Since owning one, I like them for the following reasons:
1. Cheap to buy
2. Cheap parts
3. Parts are still available from Honda (Try THAT with any other 30-year old machine)
4. Reliable as hell
5. Easy to work on
My personal tale of getting one:
I am in the Army, stationed at Fort Polk, Louisiana. It's the ass-end of the earth, let me tell you. Well we got hit pretty hard by Hurrican Rita (Katrina spared us), and we were without power for days and fuel for weeks. My daily car is a mid-sized SUV that gets decent milage (18/25), but after three weeks of no gas at gas stations and when gas DID arrive, lines were 2 and 3 miles long with fistfights and guns being pulled at the pumps, I decided I needed a more fuel efficient vehicle.
Enter the motorcycle. I decided to get one for the daily commute and to bang around town to save gas. Back in the '60s and '70s, my dad owned a few Honda 350 Twins. He never specified Twin or Four, just that he owned "Honda 350s" and they were the best bikes around. So I set out to try and find one. I knew they could be had cheap and being a 350, were probably good on gas. Plus, they were old-school, which attracted me since I feel I was born too late.

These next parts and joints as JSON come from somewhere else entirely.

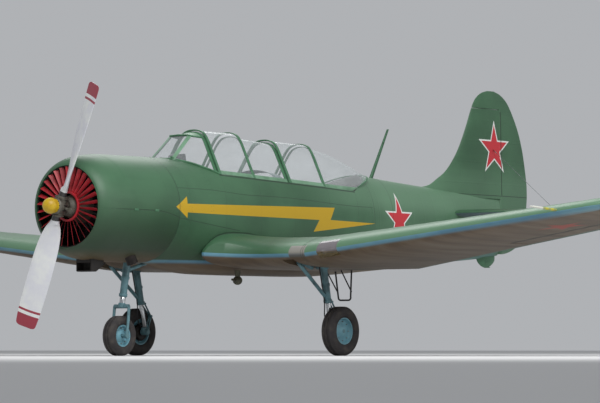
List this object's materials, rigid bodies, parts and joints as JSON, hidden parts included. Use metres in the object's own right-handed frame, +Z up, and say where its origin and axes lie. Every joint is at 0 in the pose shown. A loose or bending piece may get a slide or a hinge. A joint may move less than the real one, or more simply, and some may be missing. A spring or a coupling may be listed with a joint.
{
  "type": "two-seat low-wing training monoplane with a radial engine",
  "caption": "Low-wing tandem trainer on tricycle gear: radial engine with shutters, long sliding canopy, turning propeller and wheels, hinged control surfaces and flap.",
  "frame": {"origin": "on the floor below the middle of the aircraft's box, halfway from the spinner's tip to the rudder's trailing edge", "axes": "nose towards -X, left wing towards -Y, +Z up; the span is the longest way and the height the shortest"},
  "size_m": [8.304, 10.6, 3.011],
  "materials": {
    "skin_green": "green enamel on riveted sheet, satin with oil haze low down",
    "frame_green": "green enamel on pressed frames",
    "fabric_green": "green dope over fabric on ribs, light blue underneath",
    "centre_skin": "sheet skin, green above, oily light blue below",
    "flap_skin": "sheet skin, oily light blue",
    "shutter_red": "red enamel, satin",
    "engine_metal": "black painted castings",
    "dark_metal": "sooty sheet metal",
    "exhaust_steel": "heat-browned steel",
    "glazing": "clear acrylic",
    "lamp_glass": "clear lamp cover",
    "seat_brown": "worn padded canvas",
    "panel_black": "matt black enamel",
    "pitot_metal": "banded yellow and grey enamel",
    "gear_blue": "light blue enamel, oily",
    "bare_steel": "bare steel",
    "mast_green": "green enamel on wood",
    "step_black": "black enamel, worn",
    "housing_grey": "grey enamel, oily",
    "blade_silver": "pale grey enamel, red tips with bands",
    "cap_yellow": "yellow enamel",
    "tyre_rubber": "black rubber, dusty",
    "rim_blue": "light blue enamel"
  },
  "bodies": {
    "airframe": {"fuselage_front": "skin_green", "fuselage_rear": "fabric_green", "cowl_upper": "skin_green", "cowl_lower": "skin_green", "shutter_ring": "shutter_red", "engine_block": "engine_metal", "intake_scoop": "dark_metal", "exhaust_left": "exhaust_steel", "exhaust_right": "exhaust_steel", "windscreen_frame": "frame_green", "windscreen_glass": "glazing", "canopy_centre_frame": "frame_green", "canopy_centre_glass": "glazing", "canopy_tail_frame": "frame_green", "canopy_tail_glass": "glazing", "seat_front": "seat_brown", "seat_rear": "seat_brown", "panel_front": "panel_black", "panel_rear": "panel_black", "stick_front": "panel_black", "stick_rear": "panel_black", "wing_centre": "centre_skin", "wing_left": "fabric_green", "wing_right": "fabric_green", "landing_light": "lamp_glass", "pitot_tube": "pitot_metal", "fin": "fabric_green", "tailplane_left": "fabric_green", "tailplane_right": "fabric_green", "tail_strut_left": "gear_blue", "tail_strut_right": "gear_blue", "tail_wire_left": "bare_steel", "tail_wire_right": "bare_steel", "tail_bumper": "frame_green", "antenna_mast": "mast_green", "boarding_step": "step_black", "belly_housing": "housing_grey", "main_leg_left": "gear_blue", "main_leg_right": "gear_blue", "nose_leg": "gear_blue"},
    "propeller": {"propeller_hub": "bare_steel", "blade_a": "blade_silver", "blade_b": "blade_silver", "spinner_cap": "cap_yellow"},
    "main_wheel_left": {"main_tyre_left": "tyre_rubber", "main_rim_left": "rim_blue"},
    "main_wheel_right": {"main_tyre_right": "tyre_rubber", "main_rim_right": "rim_blue"},
    "nose_steering": {"nose_fork": "gear_blue"},
    "nose_wheel": {"nose_tyre": "tyre_rubber", "nose_rim": "rim_blue"},
    "aileron_left": {"aileron_left": "fabric_green"},
    "aileron_right": {"aileron_right": "fabric_green"},
    "elevator": {"elevator": "fabric_green"},
    "rudder": {"rudder": "fabric_green"},
    "flap": {"flap": "flap_skin"},
    "hood_front": {"hood_front_frame": "frame_green", "hood_front_glass": "glazing"},
    "hood_rear": {"hood_rear_frame": "frame_green", "hood_rear_glass": "glazing"}
  },
  "joints": [
    {"name": "propeller_spin", "type": "hinge", "parent": "airframe", "child": "propeller", "pos_m": [-3.936, 0, 1.47], "axis": [1, 0, 0], "continuous": true},
    {"name": "main_wheel_left_spin", "type": "hinge", "parent": "airframe", "child": "main_wheel_left", "pos_m": [-1.176, -1.36, 0.25], "axis": [0, 1, 0], "continuous": true},
    {"name": "main_wheel_right_spin", "type": "hinge", "parent": "airframe", "child": "main_wheel_right", "pos_m": [-1.176, 1.36, 0.25], "axis": [0, 1, 0], "continuous": true},
    {"name": "nose_steer", "type": "hinge", "parent": "airframe", "child": "nose_steering", "pos_m": [-3.001, 0, 0.485], "axis": [0.1814, 0, 0.9834], "range_deg": [-35, 35]},
    {"name": "nose_wheel_spin", "type": "hinge", "parent": "nose_steering", "child": "nose_wheel", "pos_m": [-3.036, 0, 0.2], "axis": [0, 1, 0], "continuous": true},
    {"name": "aileron_left_hinge", "type": "hinge", "parent": "airframe", "child": "aileron_left", "pos_m": [-0.70585, -3.15, 1.17798], "axis": [0.1549, 0.9807, -0.119], "range_deg": [-22, 22]},
    {"name": "aileron_right_hinge", "type": "hinge", "parent": "airframe", "child": "aileron_right", "pos_m": [-0.70585, 3.15, 1.17798], "axis": [-0.1549, 0.9807, 0.119], "range_deg": [-22, 22]},
    {"name": "elevator_hinge", "type": "hinge", "parent": "airframe", "child": "elevator", "pos_m": [3.154, 0, 1.59], "axis": [0, 1, 0], "range_deg": [-25, 25]},
    {"name": "rudder_hinge", "type": "hinge", "parent": "airframe", "child": "rudder", "pos_m": [3.594, 0, 1.87], "axis": [0, 0, 1], "range_deg": [-27, 27]},
    {"name": "flap_hinge", "type": "hinge", "parent": "airframe", "child": "flap", "pos_m": [-0.586, 0, 0.91028], "axis": [0, 1, 0], "range_deg": [0, 50]},
    {"name": "hood_front_slide", "type": "slide", "parent": "airframe", "child": "hood_front", "axis": [0.9992, 0, -0.04], "range_m": [0, 0.55]},
    {"name": "hood_rear_slide", "type": "slide", "parent": "airframe", "child": "hood_rear", "axis": [0.9992, 0, -0.04], "range_m": [0, 0.55]}
  ],
  "couplings": [
    {"joint": "aileron_right_hinge", "follows": "aileron_left_hinge", "ratio": -1}
  ]
}
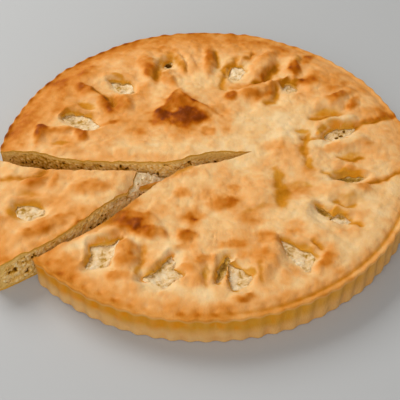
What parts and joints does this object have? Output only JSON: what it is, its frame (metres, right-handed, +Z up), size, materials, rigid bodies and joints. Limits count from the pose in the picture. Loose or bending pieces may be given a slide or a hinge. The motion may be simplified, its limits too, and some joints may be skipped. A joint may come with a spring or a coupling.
{
  "type": "ossetian pie",
  "caption": "Round flat pie with a fluted side, filled with crumbly cheese under a browned, vented crust, with one slice cut free and drawn out a little.",
  "frame": {"origin": "the middle of the pie and its slice together, on the surface that they lie on", "axes": "+Z up out of the pie's browned top, the slice is drawn out towards -X and a little towards -Y"},
  "size_m": [0.349, 0.3216, 0.0305],
  "materials": {
    "browned_crust": "baked dough, satin where it is glazed and browned, matt and paler on its side",
    "cheese_filling": "matt and crumbly, like baked curd cheese"
  },
  "bodies": {
    "root": {"pie_crust": "browned_crust", "pie_filling": "cheese_filling", "slice_crust": "browned_crust", "slice_filling": "cheese_filling"}
  },
  "joints": []
}
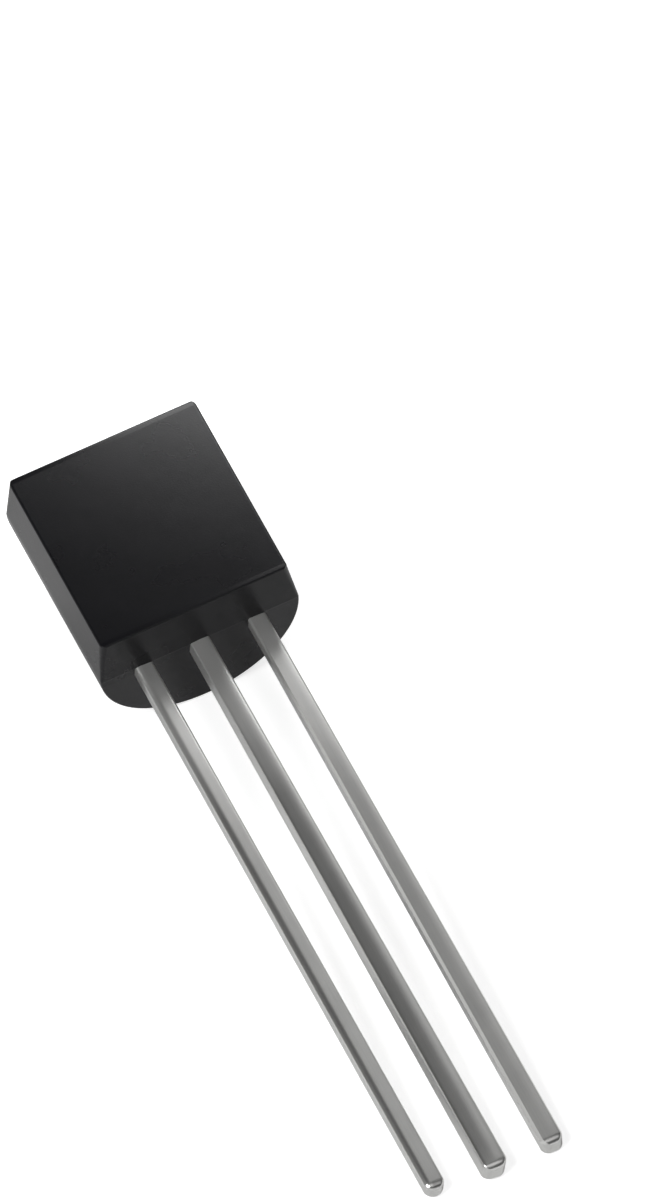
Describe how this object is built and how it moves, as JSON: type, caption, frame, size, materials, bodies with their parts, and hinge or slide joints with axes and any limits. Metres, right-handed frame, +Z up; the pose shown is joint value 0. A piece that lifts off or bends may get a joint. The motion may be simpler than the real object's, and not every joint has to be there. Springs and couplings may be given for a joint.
{
  "type": "transistor",
  "caption": "Small-signal transistor in a black D-shaped moulding with a flat front, a round back and straight tinned leads in line.",
  "frame": {"origin": "on the ground under the middle of the part's box, as it lies on its round back and its lead tips", "axes": "+X across the flat face, +Y from the lead tips towards the moulding, +Z up, out of the flat face, which leans 7.4 degrees towards the leads"},
  "size_m": [0.0044, 0.0184, 0.0039],
  "materials": {
    "moulding": "satin black epoxy moulding compound, glossier on the round back",
    "tinned_lead": "satin tin plate over a copper alloy",
    "silicon": "polished grey silicon",
    "die_bond": "dull silver-filled bonding layer",
    "gold_wire": "bright gold bond wire"
  },
  "bodies": {
    "root": {"body": "moulding", "collector_lead": "tinned_lead", "base_lead": "tinned_lead", "emitter_lead": "tinned_lead", "silicon_die": "silicon", "die_attach": "die_bond", "base_bond_wire": "gold_wire", "emitter_bond_wire": "gold_wire"}
  },
  "joints": []
}
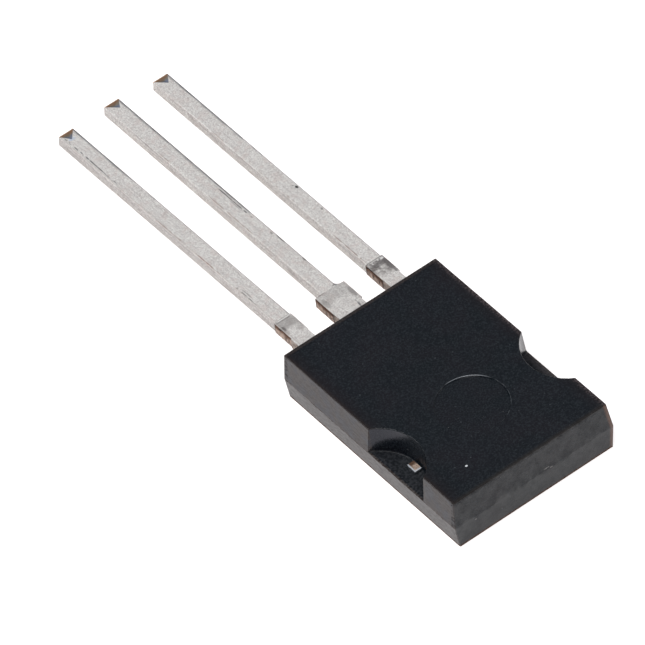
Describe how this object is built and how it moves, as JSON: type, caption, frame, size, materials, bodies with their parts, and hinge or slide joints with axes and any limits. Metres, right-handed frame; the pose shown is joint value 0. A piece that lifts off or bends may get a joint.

So I went on eBay and typed in "Honda 350" and a whole mess of 350 Twins popped up in various conditions. But one auction caught my eye. It said "Honda CB350 Four Cylinder - RARE!". Out of curiousity I clicked on it and saw a ratty, snotted out 350 Four. But I was intrigued, why would Honda build a Four and a Twin of the same displacement? So I typed "Honda CB350 Four" in Google and found this website.
I was a goner at that point. Seeing that Honda (widely) released the first four-cylinder road bikes and compared to the bikes of the era, they had disc brakes, electric start, didn't leak oil, started every time and were fast, well I had to have one. I started comparing the different models and first settled on a 550 after I read that the 350 was really slow, (and 350s were VERY hard to find in good all-original shape).
After seeing some pictures of the 400F with its swoopy exhaust and cafe-racing looks, and reading that it was intended for the younger, more hard-core rider, I had to get one.
Ang here I am, proud owner of a beautiful CB400F that is everything I expected (reliable, good on gas) and is fast, fun to ride and timeless. While other bikes are certainly faster, the 400 just has something about it that begs to be ridden. A personality? A playful little voice that calls to me? Absolutely.
Modern machines are soulless speed machines that tear up the pavement, but these old Hondas really have something the modern bikes don't. Personality? Soul? I'll let you decide, but I think you all alrady know since well, you're here.